Saturday 28 September 2019

Them Crittenden Brothers

George Bibb Crittenden (March 20, 1812) and Thomas Leonidas Crittenden (May 15, 1819) were both sons of Republican politician John J. Crittenden and both of them served as generals in the American War Between The States . . . but on different sides.

George threw in his lot with the Confederacy and was in charge at the Battle of Mill Springs when the Confererates sustained their first significant defeat. Georhe's military career went downhill after that, the slide notably lubricated by dhrink. He was cashiered for dereliction or duty and drunkeness three months later, restored to rank two weeks later and finally resigned his commission in October 1862.

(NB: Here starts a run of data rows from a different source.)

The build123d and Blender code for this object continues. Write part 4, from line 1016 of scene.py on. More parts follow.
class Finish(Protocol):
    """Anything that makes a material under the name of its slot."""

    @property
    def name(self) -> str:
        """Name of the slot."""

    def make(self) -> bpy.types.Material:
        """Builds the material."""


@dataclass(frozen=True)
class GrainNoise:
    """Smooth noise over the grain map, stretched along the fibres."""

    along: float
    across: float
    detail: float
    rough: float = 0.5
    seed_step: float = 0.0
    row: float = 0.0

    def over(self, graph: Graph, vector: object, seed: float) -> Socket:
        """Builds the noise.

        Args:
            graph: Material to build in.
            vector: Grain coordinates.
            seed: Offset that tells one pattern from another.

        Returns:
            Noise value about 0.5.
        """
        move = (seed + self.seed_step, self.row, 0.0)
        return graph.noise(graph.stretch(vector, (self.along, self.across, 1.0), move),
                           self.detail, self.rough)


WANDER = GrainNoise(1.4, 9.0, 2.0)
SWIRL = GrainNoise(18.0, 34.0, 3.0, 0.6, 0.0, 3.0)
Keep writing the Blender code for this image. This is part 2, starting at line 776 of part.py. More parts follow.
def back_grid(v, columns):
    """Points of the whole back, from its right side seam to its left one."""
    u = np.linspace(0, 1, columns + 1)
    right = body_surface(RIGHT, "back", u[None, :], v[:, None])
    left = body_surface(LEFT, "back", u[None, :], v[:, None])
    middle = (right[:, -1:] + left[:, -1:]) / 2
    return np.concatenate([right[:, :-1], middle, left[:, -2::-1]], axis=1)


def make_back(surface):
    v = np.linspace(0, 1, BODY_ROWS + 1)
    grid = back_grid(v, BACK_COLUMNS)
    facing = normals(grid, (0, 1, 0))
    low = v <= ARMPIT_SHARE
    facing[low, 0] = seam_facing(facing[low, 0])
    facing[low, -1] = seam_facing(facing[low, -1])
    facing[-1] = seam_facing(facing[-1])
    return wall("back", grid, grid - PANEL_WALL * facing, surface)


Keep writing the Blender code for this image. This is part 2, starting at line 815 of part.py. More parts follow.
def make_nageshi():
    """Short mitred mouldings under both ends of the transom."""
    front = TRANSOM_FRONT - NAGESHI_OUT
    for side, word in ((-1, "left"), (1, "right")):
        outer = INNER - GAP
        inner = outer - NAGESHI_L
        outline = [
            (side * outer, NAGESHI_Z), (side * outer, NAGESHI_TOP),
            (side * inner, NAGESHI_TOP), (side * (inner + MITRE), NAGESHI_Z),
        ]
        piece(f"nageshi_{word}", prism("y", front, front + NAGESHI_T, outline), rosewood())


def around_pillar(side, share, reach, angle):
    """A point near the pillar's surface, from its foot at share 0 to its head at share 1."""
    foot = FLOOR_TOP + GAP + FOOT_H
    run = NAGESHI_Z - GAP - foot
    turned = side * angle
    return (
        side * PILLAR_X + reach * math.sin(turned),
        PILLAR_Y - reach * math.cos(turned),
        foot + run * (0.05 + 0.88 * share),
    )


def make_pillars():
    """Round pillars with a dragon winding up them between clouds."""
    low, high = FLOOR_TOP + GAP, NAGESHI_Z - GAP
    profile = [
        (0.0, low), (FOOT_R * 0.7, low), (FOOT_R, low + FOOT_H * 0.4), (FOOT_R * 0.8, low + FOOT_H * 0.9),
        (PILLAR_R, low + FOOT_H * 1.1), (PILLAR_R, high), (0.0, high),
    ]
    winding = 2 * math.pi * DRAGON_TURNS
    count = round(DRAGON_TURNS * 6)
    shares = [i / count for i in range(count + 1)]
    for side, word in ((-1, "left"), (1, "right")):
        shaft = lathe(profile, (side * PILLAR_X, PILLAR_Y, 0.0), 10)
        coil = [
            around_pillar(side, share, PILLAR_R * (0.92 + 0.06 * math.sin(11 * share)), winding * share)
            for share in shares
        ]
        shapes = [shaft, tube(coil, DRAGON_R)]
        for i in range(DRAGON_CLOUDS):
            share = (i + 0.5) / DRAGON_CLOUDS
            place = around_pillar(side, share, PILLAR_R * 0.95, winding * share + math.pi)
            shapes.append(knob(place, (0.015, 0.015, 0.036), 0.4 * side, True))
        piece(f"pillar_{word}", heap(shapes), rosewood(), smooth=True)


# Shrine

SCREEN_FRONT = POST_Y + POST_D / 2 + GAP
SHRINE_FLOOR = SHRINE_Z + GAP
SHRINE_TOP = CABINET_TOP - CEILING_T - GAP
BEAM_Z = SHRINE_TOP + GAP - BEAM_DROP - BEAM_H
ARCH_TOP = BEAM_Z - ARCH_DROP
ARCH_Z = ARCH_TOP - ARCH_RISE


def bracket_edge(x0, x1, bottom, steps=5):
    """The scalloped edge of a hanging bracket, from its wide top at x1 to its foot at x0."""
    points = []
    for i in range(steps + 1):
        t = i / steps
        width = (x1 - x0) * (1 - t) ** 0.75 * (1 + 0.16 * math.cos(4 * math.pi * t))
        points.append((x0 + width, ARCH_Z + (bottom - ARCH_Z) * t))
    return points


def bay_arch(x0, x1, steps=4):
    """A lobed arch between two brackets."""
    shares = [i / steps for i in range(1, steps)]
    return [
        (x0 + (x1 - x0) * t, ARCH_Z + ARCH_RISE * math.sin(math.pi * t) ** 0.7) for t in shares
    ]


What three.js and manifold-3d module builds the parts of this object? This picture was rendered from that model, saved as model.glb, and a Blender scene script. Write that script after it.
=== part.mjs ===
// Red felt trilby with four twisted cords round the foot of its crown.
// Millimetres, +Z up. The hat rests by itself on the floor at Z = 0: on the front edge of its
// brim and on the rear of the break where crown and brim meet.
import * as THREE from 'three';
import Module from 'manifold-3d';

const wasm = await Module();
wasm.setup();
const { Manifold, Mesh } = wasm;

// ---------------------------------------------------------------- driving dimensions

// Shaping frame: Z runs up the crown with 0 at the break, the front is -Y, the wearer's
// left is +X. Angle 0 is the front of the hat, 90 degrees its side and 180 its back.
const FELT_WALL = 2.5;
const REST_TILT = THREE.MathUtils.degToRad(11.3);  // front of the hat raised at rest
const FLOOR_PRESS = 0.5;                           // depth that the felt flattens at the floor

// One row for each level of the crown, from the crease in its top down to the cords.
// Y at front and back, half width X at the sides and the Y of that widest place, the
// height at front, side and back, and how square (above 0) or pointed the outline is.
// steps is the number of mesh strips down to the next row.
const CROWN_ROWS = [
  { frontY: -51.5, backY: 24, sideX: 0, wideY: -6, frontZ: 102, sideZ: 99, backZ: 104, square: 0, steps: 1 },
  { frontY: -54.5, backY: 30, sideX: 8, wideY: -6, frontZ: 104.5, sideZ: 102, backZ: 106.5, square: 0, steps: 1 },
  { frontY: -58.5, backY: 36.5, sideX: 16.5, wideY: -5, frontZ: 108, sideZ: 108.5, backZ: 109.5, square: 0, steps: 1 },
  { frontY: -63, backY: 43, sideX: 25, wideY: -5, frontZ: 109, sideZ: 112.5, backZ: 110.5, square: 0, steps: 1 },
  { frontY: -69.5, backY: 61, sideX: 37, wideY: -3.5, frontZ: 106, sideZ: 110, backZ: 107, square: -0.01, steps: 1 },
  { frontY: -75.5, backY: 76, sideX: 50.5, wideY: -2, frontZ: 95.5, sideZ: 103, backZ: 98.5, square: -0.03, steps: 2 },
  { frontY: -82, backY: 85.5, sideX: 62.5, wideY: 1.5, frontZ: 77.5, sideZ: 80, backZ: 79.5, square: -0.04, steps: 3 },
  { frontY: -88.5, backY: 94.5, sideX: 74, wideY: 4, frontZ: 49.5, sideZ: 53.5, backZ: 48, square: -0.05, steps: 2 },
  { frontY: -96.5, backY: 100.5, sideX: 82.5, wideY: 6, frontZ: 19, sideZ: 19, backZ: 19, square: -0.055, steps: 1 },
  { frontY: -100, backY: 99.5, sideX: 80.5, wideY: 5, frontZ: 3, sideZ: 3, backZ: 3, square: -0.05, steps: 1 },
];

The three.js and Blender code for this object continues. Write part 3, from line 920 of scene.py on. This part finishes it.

Thomas fought for the Union and rose to be a General in The Army of the Cumberland. During the blame-game following the Battle of Chickamauga - a major Union defeat. Thomas was removed from his command because the overall commander Gen. William Rosecrans needed a scapegoat for his incompetence. Subsequent enquiry restored Thomas and sacked Rosecrans. His son John J. Crittenden III fought and died with Custer at the Little Big Horn in 1876.

Both brothers survived the war which is more than can be said for many who served under them. Success in war is partly luck and partly competence and partly good planning and commissariat.  Being habitually drunk is not an abolute impediment to success as attested by the rise and rise of General, later President, Ulysses S. Grant -- who may, or may not, have been partial to the booze.